───── Collected material ─────

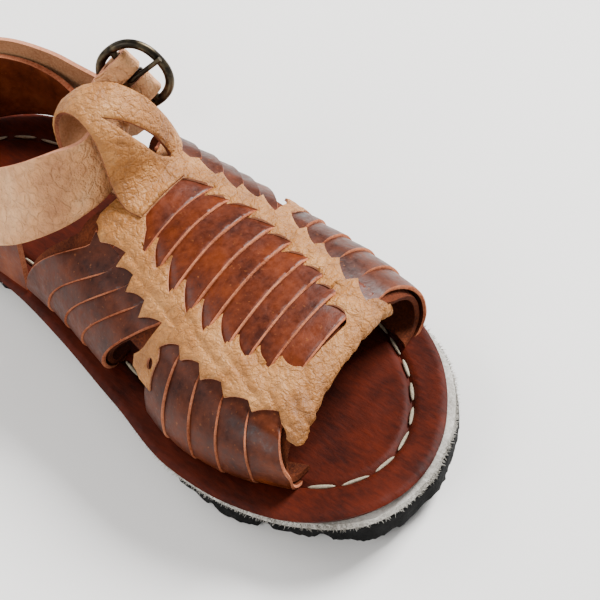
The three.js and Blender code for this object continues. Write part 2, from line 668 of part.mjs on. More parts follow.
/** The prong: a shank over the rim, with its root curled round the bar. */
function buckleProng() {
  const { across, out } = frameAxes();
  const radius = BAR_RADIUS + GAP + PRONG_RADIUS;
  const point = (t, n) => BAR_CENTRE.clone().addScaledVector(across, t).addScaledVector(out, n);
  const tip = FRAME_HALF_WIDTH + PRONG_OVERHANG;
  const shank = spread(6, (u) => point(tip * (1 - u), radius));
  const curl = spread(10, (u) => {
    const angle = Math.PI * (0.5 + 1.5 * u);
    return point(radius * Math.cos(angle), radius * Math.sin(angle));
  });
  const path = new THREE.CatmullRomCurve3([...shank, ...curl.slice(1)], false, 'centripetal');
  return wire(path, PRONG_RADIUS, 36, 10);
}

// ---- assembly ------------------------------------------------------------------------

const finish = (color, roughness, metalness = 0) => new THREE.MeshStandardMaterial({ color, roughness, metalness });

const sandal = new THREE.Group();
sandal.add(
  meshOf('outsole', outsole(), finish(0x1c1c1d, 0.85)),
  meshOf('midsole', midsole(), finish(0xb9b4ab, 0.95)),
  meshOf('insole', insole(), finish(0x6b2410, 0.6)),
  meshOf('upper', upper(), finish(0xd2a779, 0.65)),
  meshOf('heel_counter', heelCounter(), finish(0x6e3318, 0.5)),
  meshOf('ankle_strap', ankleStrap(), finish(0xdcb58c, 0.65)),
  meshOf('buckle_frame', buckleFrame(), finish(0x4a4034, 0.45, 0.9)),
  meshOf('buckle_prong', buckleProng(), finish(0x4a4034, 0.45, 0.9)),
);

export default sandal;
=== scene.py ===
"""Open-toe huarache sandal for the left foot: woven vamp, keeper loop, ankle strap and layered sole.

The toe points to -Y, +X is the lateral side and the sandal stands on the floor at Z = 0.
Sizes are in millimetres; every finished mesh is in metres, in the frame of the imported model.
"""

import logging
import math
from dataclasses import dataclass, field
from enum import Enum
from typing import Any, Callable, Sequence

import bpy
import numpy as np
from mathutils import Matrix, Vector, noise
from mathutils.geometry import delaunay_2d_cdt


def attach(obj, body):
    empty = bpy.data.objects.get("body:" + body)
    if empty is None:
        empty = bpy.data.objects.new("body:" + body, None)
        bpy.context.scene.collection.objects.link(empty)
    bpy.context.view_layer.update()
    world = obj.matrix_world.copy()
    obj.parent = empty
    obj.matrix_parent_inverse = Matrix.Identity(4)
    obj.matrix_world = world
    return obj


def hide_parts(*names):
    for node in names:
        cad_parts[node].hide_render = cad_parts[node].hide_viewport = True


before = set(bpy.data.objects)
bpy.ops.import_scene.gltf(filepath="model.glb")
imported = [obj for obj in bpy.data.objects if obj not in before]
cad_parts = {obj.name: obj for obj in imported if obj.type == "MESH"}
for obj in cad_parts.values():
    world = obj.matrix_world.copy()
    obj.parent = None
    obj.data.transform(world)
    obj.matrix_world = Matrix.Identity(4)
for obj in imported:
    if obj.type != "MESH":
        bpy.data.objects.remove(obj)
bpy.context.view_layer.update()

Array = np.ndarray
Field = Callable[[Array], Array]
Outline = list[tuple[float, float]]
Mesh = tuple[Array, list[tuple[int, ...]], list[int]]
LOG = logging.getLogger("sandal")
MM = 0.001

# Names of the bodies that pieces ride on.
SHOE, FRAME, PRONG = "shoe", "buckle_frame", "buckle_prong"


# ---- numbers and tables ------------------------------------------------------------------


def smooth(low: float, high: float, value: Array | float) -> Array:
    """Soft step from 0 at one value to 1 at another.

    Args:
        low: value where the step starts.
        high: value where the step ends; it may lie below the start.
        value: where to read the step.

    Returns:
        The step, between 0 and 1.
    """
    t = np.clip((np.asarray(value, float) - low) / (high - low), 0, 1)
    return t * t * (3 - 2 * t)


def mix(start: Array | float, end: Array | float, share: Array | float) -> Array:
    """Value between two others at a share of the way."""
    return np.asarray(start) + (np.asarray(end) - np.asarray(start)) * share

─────

### Requirements
Return the whole listing exactly.

### Written solution
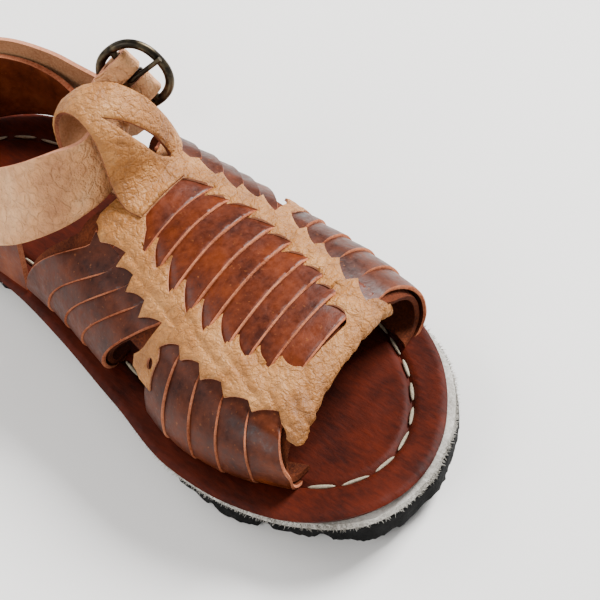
The three.js and Blender code for this object continues. Write part 2, from line 668 of part.mjs on. More parts follow.
/** The prong: a shank over the rim, with its root curled round the bar. */
function buckleProng() {
  const { across, out } = frameAxes();
  const radius = BAR_RADIUS + GAP + PRONG_RADIUS;
  const point = (t, n) => BAR_CENTRE.clone().addScaledVector(across, t).addScaledVector(out, n);
  const tip = FRAME_HALF_WIDTH + PRONG_OVERHANG;
  const shank = spread(6, (u) => point(tip * (1 - u), radius));
  const curl = spread(10, (u) => {
    const angle = Math.PI * (0.5 + 1.5 * u);
    return point(radius * Math.cos(angle), radius * Math.sin(angle));
  });
  const path = new THREE.CatmullRomCurve3([...shank, ...curl.slice(1)], false, 'centripetal');
  return wire(path, PRONG_RADIUS, 36, 10);
}

// ---- assembly ------------------------------------------------------------------------

const finish = (color, roughness, metalness = 0) => new THREE.MeshStandardMaterial({ color, roughness, metalness });

const sandal = new THREE.Group();
sandal.add(
  meshOf('outsole', outsole(), finish(0x1c1c1d, 0.85)),
  meshOf('midsole', midsole(), finish(0xb9b4ab, 0.95)),
  meshOf('insole', insole(), finish(0x6b2410, 0.6)),
  meshOf('upper', upper(), finish(0xd2a779, 0.65)),
  meshOf('heel_counter', heelCounter(), finish(0x6e3318, 0.5)),
  meshOf('ankle_strap', ankleStrap(), finish(0xdcb58c, 0.65)),
  meshOf('buckle_frame', buckleFrame(), finish(0x4a4034, 0.45, 0.9)),
  meshOf('buckle_prong', buckleProng(), finish(0x4a4034, 0.45, 0.9)),
);

export default sandal;
=== scene.py ===
"""Open-toe huarache sandal for the left foot: woven vamp, keeper loop, ankle strap and layered sole.

The toe points to -Y, +X is the lateral side and the sandal stands on the floor at Z = 0.
Sizes are in millimetres; every finished mesh is in metres, in the frame of the imported model.
"""

import logging
import math
from dataclasses import dataclass, field
from enum import Enum
from typing import Any, Callable, Sequence

import bpy
import numpy as np
from mathutils import Matrix, Vector, noise
from mathutils.geometry import delaunay_2d_cdt


def attach(obj, body):
    empty = bpy.data.objects.get("body:" + body)
    if empty is None:
        empty = bpy.data.objects.new("body:" + body, None)
        bpy.context.scene.collection.objects.link(empty)
    bpy.context.view_layer.update()
    world = obj.matrix_world.copy()
    obj.parent = empty
    obj.matrix_parent_inverse = Matrix.Identity(4)
    obj.matrix_world = world
    return obj


def hide_parts(*names):
    for node in names:
        cad_parts[node].hide_render = cad_parts[node].hide_viewport = True


before = set(bpy.data.objects)
bpy.ops.import_scene.gltf(filepath="model.glb")
imported = [obj for obj in bpy.data.objects if obj not in before]
cad_parts = {obj.name: obj for obj in imported if obj.type == "MESH"}
for obj in cad_parts.values():
    world = obj.matrix_world.copy()
    obj.parent = None
    obj.data.transform(world)
    obj.matrix_world = Matrix.Identity(4)
for obj in imported:
    if obj.type != "MESH":
        bpy.data.objects.remove(obj)
bpy.context.view_layer.update()

Array = np.ndarray
Field = Callable[[Array], Array]
Outline = list[tuple[float, float]]
Mesh = tuple[Array, list[tuple[int, ...]], list[int]]
LOG = logging.getLogger("sandal")
MM = 0.001

# Names of the bodies that pieces ride on.
SHOE, FRAME, PRONG = "shoe", "buckle_frame", "buckle_prong"


# ---- numbers and tables ------------------------------------------------------------------


def smooth(low: float, high: float, value: Array | float) -> Array:
    """Soft step from 0 at one value to 1 at another.

    Args:
        low: value where the step starts.
        high: value where the step ends; it may lie below the start.
        value: where to read the step.

    Returns:
        The step, between 0 and 1.
    """
    t = np.clip((np.asarray(value, float) - low) / (high - low), 0, 1)
    return t * t * (3 - 2 * t)


def mix(start: Array | float, end: Array | float, share: Array | float) -> Array:
    """Value between two others at a share of the way."""
    return np.asarray(start) + (np.asarray(end) - np.asarray(start)) * share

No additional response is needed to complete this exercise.